Diane Cross, MDOT’s communications representative for the metro region, said that she refers anyone traveling in Michigan to use that website.

She added that MDOT roads begin with an “I,” a “US” or an “M” — like I-75, US 23 and M-10, respectively.  

“Whereas other roads are city, township or county roads,” Cross said, adding that the website shows up-to-the-minute traffic information on MDOT routes, including crashes and when construction is planned. Camera images are also available, which show weather conditions, traffic jams and more. 

Cross said that MDOT used to have an app, but it was discontinued because there were issues with keeping it up to date. The website is just as valuable, she said.
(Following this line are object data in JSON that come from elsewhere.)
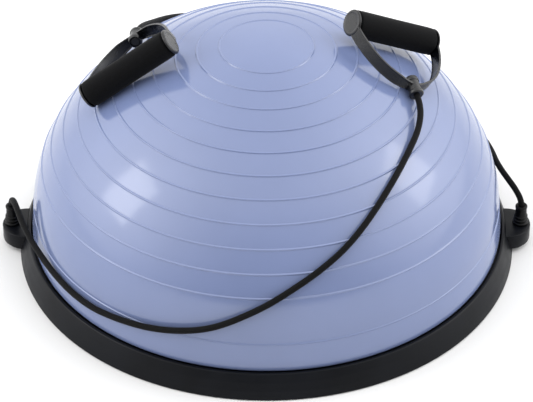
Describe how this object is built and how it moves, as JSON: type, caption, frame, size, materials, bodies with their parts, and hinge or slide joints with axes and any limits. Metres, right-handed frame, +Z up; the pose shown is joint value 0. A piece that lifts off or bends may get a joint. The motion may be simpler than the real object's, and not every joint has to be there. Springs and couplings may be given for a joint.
{
  "type": "balance dome trainer",
  "caption": "Half-dome balance trainer: inflated ribbed dome on a round dark base with side ears, elastic bands and foam-grip handles lying over the dome.",
  "frame": {"origin": "centre of the base on the floor, under the middle of the dome", "axes": "+X from the left ear to the right ear, +Y to the back, +Z up through the top of the dome"},
  "size_m": [0.6266, 0.585, 0.3067],
  "materials": {
    "platform_plastic": "satin",
    "clamp_plastic": "satin",
    "dome_vinyl": "glossy",
    "valve_vinyl": "glossy",
    "plug_vinyl": "glossy",
    "screw_steel": "zinc plated",
    "pad_rubber": "matte",
    "sleeve_rubber": "satin",
    "stop_plastic": "satin",
    "band_braid": "braided",
    "grip_foam": "fine closed-cell foam",
    "core_plastic": "satin",
    "stirrup_plastic": "satin"
  },
  "bodies": {
    "trainer": {"base_platform": "platform_plastic", "clamp_ring": "clamp_plastic", "clamp_screw_1": "screw_steel", "clamp_screw_2": "screw_steel", "clamp_screw_3": "screw_steel", "clamp_screw_4": "screw_steel", "clamp_screw_5": "screw_steel", "clamp_screw_6": "screw_steel", "clamp_screw_7": "screw_steel", "clamp_screw_8": "screw_steel", "foot_pad_1": "pad_rubber", "foot_pad_2": "pad_rubber", "foot_pad_3": "pad_rubber", "foot_pad_4": "pad_rubber", "foot_pad_5": "pad_rubber", "foot_pad_6": "pad_rubber", "dome_bladder": "dome_vinyl", "valve_collar": "valve_vinyl", "left_band_sleeve": "sleeve_rubber", "right_band_sleeve": "sleeve_rubber", "left_band_stop": "stop_plastic", "right_band_stop": "stop_plastic", "front_band": "band_braid", "back_band": "band_braid"},
    "right_handle": {"right_stirrup": "stirrup_plastic", "right_band_plug": "stop_plastic"},
    "right_grip": {"right_grip_foam": "grip_foam", "right_grip_core": "core_plastic"},
    "left_handle": {"left_stirrup": "stirrup_plastic", "left_band_plug": "stop_plastic"},
    "left_grip": {"left_grip_foam": "grip_foam", "left_grip_core": "core_plastic"},
    "plug": {"valve_plug": "plug_vinyl"}
  },
  "joints": [
    {"name": "right_handle_lift", "type": "slide", "parent": "trainer", "child": "right_handle", "axis": [0, 0, 1], "range_m": [0, 0.25]},
    {"name": "left_handle_lift", "type": "slide", "parent": "trainer", "child": "left_handle", "axis": [0, 0, 1], "range_m": [0, 0.25]},
    {"name": "right_grip_spin", "type": "hinge", "parent": "right_handle", "child": "right_grip", "pos_m": [0.1444, 0.0475, 0.2637], "axis": [-0.7914, -0.3826, 0.4767], "continuous": true},
    {"name": "left_grip_spin", "type": "hinge", "parent": "left_handle", "child": "left_grip", "pos_m": [-0.1559, -0.0192, 0.2588], "axis": [0.804, 0.0357, 0.5936], "continuous": true},
    {"name": "valve_plug_pull", "type": "slide", "parent": "trainer", "child": "plug", "axis": [0, 1, 0], "range_m": [0, 0.02]}
  ]
}
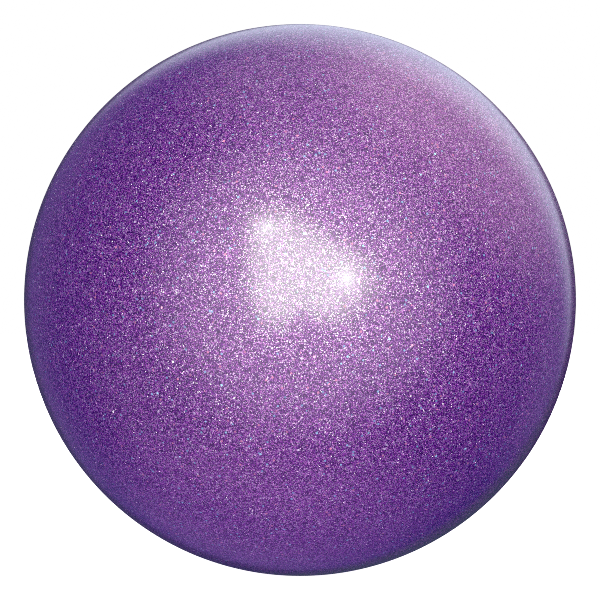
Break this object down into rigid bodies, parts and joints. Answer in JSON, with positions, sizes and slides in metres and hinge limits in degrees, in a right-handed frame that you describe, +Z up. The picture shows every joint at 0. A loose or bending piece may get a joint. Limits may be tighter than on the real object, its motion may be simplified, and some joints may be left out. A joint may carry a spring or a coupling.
{
  "type": "inflatable glitter ball",
  "caption": "Hand-sized inflatable ball with a purple glitter skin under a clear coat, for gymnastics, rolling and juggling, with a plugged needle valve.",
  "frame": {"origin": "centre of the ball", "axes": "+Y out through the needle valve, +Z up, +X completes the right-handed set"},
  "size_m": [0.185, 0.1849, 0.185],
  "materials": {
    "clear_coat": "clear gloss",
    "glitter": "purple with fine glitter flakes",
    "shell_rubber": "moulded, matte",
    "bladder_rubber": "smooth, matte",
    "boot_rubber": "satin",
    "core_rubber": "soft, matte",
    "plug": "satin"
  },
  "bodies": {
    "ball": {"clear_topcoat": "clear_coat", "glitter_layer": "glitter", "front_shell_half": "shell_rubber", "rear_shell_half": "shell_rubber", "bladder": "bladder_rubber", "valve_boot": "boot_rubber", "valve_core": "core_rubber"},
    "plug": {"valve_plug": "plug"}
  },
  "joints": [
    {"name": "plug_pull", "type": "slide", "parent": "ball", "child": "plug", "axis": [0, 1, 0], "range_m": [0, 0.06]}
  ]
}
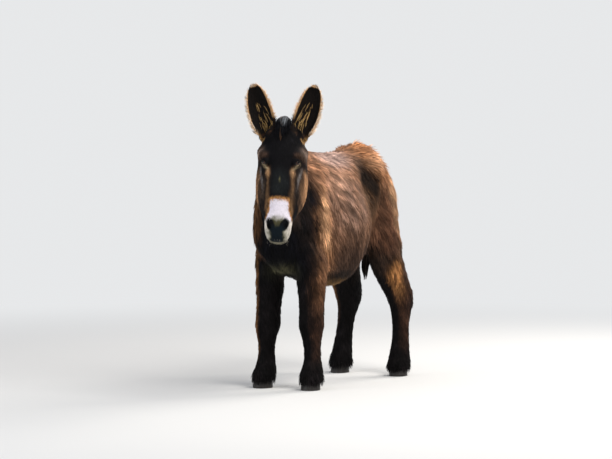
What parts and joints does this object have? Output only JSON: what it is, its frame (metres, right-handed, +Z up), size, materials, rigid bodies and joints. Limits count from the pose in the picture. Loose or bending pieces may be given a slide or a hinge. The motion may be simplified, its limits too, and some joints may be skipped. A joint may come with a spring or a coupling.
{
  "type": "donkey",
  "caption": "Standing long-haired donkey with its head turned to its left, a life-size still model on its own four hooves.",
  "frame": {"origin": "on the ground, in the middle of the whole animal's footprint box", "axes": "+Z up, -Y the way the animal faces, +X its left side; the trunk lies along Y and the head is turned towards +X"},
  "size_m": [0.608, 1.6534, 1.5711],
  "materials": {
    "coat": "long winter coat, dull",
    "points": "short thick leg hair, dull",
    "face": "short face and ear hair, dull",
    "hair": "coarse mane and tail hair, slight sheen",
    "horn": "dull dark hoof horn",
    "eye": "wet, very glossy"
  },
  "bodies": {
    "root": {"trunk": "coat", "neck": "coat", "head": "face", "eye_left": "eye", "eye_right": "eye", "ear_left": "face", "ear_right": "face", "leg_front_left": "points", "hoof_front_left": "horn", "leg_front_right": "points", "hoof_front_right": "horn", "leg_hind_left": "points", "hoof_hind_left": "horn", "leg_hind_right": "points", "hoof_hind_right": "horn", "mane": "hair", "forelock": "hair", "tail": "coat", "tail_switch": "hair"}
  },
  "joints": []
}
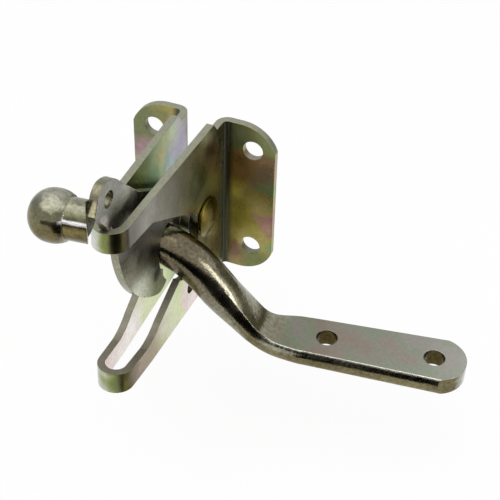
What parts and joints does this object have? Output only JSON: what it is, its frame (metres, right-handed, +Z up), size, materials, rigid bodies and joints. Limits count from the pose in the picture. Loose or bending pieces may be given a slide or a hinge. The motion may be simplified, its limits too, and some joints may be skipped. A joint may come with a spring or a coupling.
{
  "type": "automatic gate latch",
  "caption": "Automatic gate latch: folded sheet body screwed to a post, drop lever on a rivet with a side knob, and a cranked striker bar caught in its throat.",
  "frame": {"origin": "centre of the four post screw holes, on the post face of the latch body's flanges", "axes": "+Y into the post, so the nose points to -Y; +Z up; +X to the right of someone facing the post, the way the striker bar leaves"},
  "size_m": [0.1137, 0.0795, 0.0773],
  "materials": {
    "body_plating": "iridescent yellow passivated zinc plating on pressed steel sheet",
    "rivet_plating": "yellow passivated zinc plating, smooth",
    "lever_plating": "zinc plating with a pale iridescent tint over forged bar",
    "striker_plating": "smooth zinc plating with a pale iridescent tint over forged round bar"
  },
  "bodies": {
    "bracket": {"latch_body": "body_plating", "pivot_rivet": "rivet_plating"},
    "lever": {"latch_lever": "lever_plating"},
    "striker": {"striker_bar": "striker_plating"}
  },
  "joints": [
    {"name": "lever_lift", "type": "hinge", "parent": "bracket", "child": "lever", "pos_m": [0, -0.0148, -0.0002], "axis": [-1, 0, 0], "range_deg": [0, 52]},
    {"name": "striker_draw", "type": "slide", "parent": "bracket", "child": "striker", "axis": [0.9514, 0.1371, -0.2756], "range_m": [0, 0.04]}
  ]
}
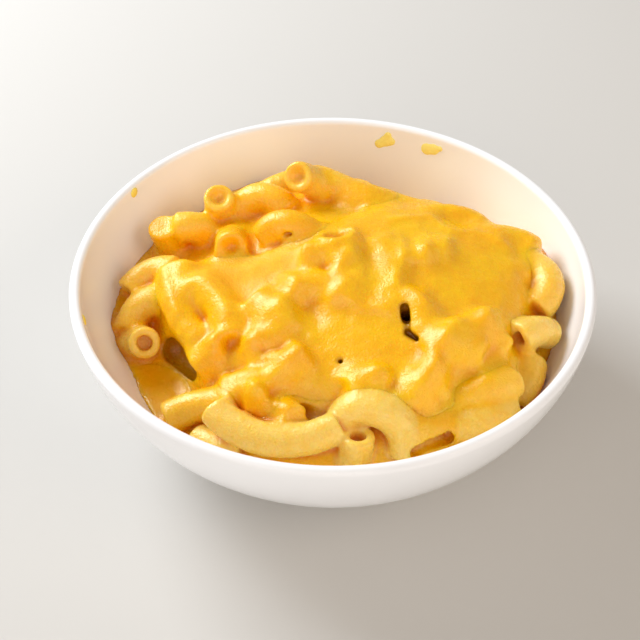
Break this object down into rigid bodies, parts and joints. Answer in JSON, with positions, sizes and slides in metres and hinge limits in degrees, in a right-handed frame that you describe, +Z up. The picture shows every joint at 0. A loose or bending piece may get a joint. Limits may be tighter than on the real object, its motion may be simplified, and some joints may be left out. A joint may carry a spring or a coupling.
{
  "type": "mac and cheese in a bowl",
  "caption": "Serving of elbow macaroni heaped in a round white porcelain bowl with a foot ring, coated and partly covered in thick yellow cheese sauce.",
  "frame": {"origin": "centre of the foot ring's underside, on the surface that the bowl stands on", "axes": "+Z up out of the bowl, -Y towards the front of the serving, +X to its right"},
  "size_m": [0.14, 0.14, 0.0545],
  "materials": {
    "porcelain": "glazed white porcelain, glossy",
    "pasta": "cooked pasta under a thin coat of cheese sauce, moist",
    "cheese": "thick cheese sauce, satin with grainy soft highlights",
    "thin_sauce": "loose cheese sauce, wet"
  },
  "bodies": {
    "root": {"bowl": "porcelain", "macaroni": "pasta", "cheese_sauce": "cheese", "sauce_pool": "thin_sauce"}
  },
  "joints": []
}
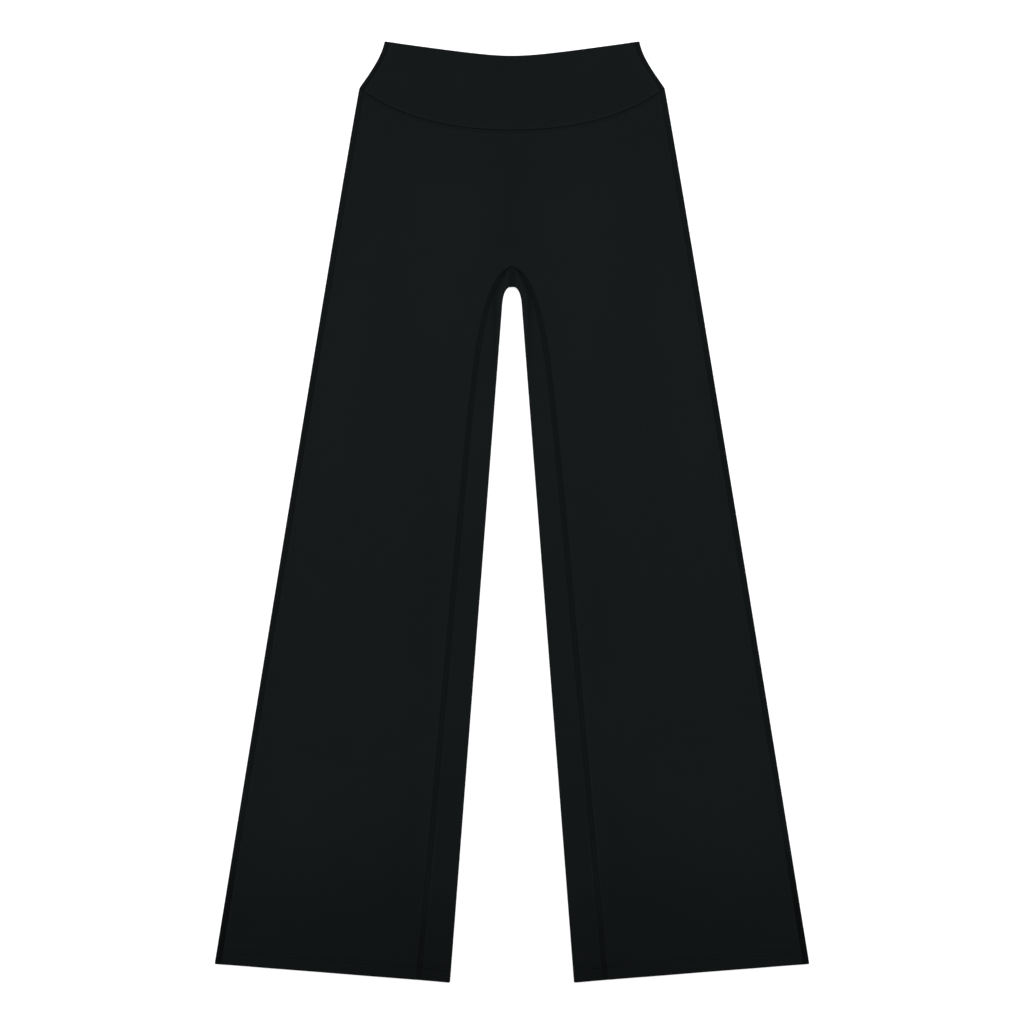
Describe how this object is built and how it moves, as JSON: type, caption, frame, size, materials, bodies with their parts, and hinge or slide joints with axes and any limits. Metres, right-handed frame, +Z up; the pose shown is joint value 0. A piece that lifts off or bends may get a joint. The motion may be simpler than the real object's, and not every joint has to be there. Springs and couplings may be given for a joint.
{
  "type": "yoga pants",
  "caption": "High-waisted wide-leg yoga pants of black jersey, laid flat front side up, with a contoured waistband and inner-leg panels.",
  "frame": {"origin": "middle of the flat underside, where the laid pants rest", "axes": "+X to the right of someone looking down at the front, +Y from the hems to the waist, +Z up from the surface through the back and then the front"},
  "size_m": [0.6656, 1.053, 0.0058],
  "materials": {
    "leg_jersey": "matt brushed nylon and elastane jersey, near black with a cool tint",
    "waistband_jersey": "the same jersey, doubled",
    "seam_thread": "matt black textured polyester thread"
  },
  "bodies": {
    "root": {"waistband_front": "waistband_jersey", "waistband_back": "waistband_jersey", "front_panel": "leg_jersey", "back_panel_left": "leg_jersey", "back_panel_right": "leg_jersey", "inner_leg_left": "leg_jersey", "inner_leg_right": "leg_jersey"}
  },
  "joints": []
}
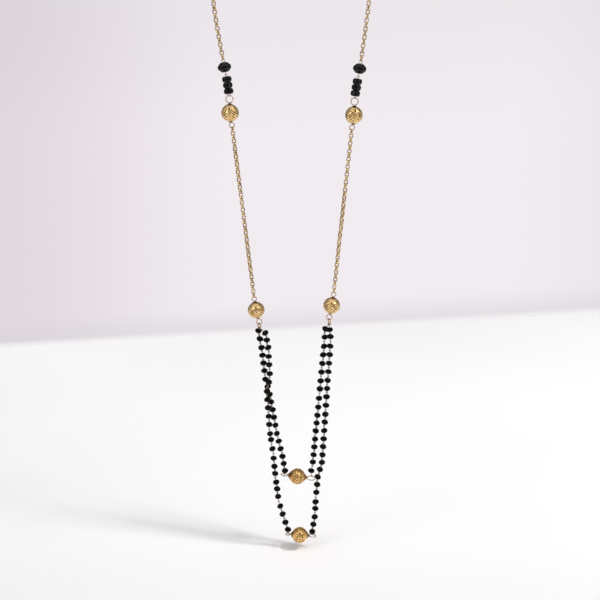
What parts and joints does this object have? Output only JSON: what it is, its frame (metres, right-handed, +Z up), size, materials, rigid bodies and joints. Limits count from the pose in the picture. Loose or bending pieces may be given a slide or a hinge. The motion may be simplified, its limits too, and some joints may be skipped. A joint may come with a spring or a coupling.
{
  "type": "mangalsutra",
  "caption": "Long fine-chain necklace with engraved hollow gold balls, groups of faceted black beads, and two lower strands of small black beads with a ball at the middle of each.",
  "frame": {"origin": "underside of the clasp, where the necklace rests at the nape of the neck", "axes": "+Z up along the hanging necklace, +X to the right seen from the front, -Y towards the viewer"},
  "size_m": [0.0632, 0.0096, 0.285],
  "materials": {
    "engraved_gold": "yellow gold, polished with engraved and punched pattern",
    "gold_wire": "drawn yellow gold wire, polished",
    "gold_chain": "yellow gold links, softly worn",
    "black_glass": "opaque black faceted glass, glossy"
  },
  "bodies": {
    "root": {"left_upper_ball": "engraved_gold", "left_upper_ball_wire": "gold_wire", "right_upper_ball": "engraved_gold", "right_upper_ball_wire": "gold_wire", "left_lower_ball": "engraved_gold", "left_lower_ball_wire": "gold_wire", "right_lower_ball": "engraved_gold", "right_lower_ball_wire": "gold_wire", "inner_centre_ball": "engraved_gold", "inner_centre_ball_wire": "gold_wire", "outer_centre_ball": "engraved_gold", "outer_centre_ball_wire": "gold_wire", "left_group_bead_1": "black_glass", "left_group_bead_2": "black_glass", "left_group_bead_3": "black_glass", "left_large_bead": "black_glass", "left_group_wire": "gold_wire", "left_large_wire": "gold_wire", "left_chain": "gold_chain", "left_neck_chain": "gold_chain", "left_junction_ring": "gold_wire", "right_group_bead_1": "black_glass", "right_group_bead_2": "black_glass", "right_group_bead_3": "black_glass", "right_large_bead": "black_glass", "right_group_wire": "gold_wire", "right_large_wire": "gold_wire", "right_chain": "gold_chain", "right_neck_chain": "gold_chain", "right_junction_ring": "gold_wire", "inner_strand_left": "black_glass", "inner_strand_right": "black_glass", "outer_strand_left": "black_glass", "outer_strand_right": "black_glass", "clasp": "gold_wire", "clasp_end_ring": "gold_wire"}
  },
  "joints": []
}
Before she heads out on the road, she heeds her own advice.

“I will look at that same (website) to see if there are any crashes,” she said, noting that MDOT also has a Twitter account, @MDOT_MetroDet, for those who prefer receiving instant traffic reports. 

Cross added that even with all of the technological avenues to receive traffic reports, no mapping service is perfect.

“We had somebody (recently) drive into a construction zone around barriers onto an area where there was no road … because his GPS told him to do that,” she said. “Obviously, drivers are ultimately responsible for their vehicle … for their trips. … You can’t be looking at your phone, can’t be eating — both hands on the wheel, both eyes on the road, and that is the No. 1 tip.”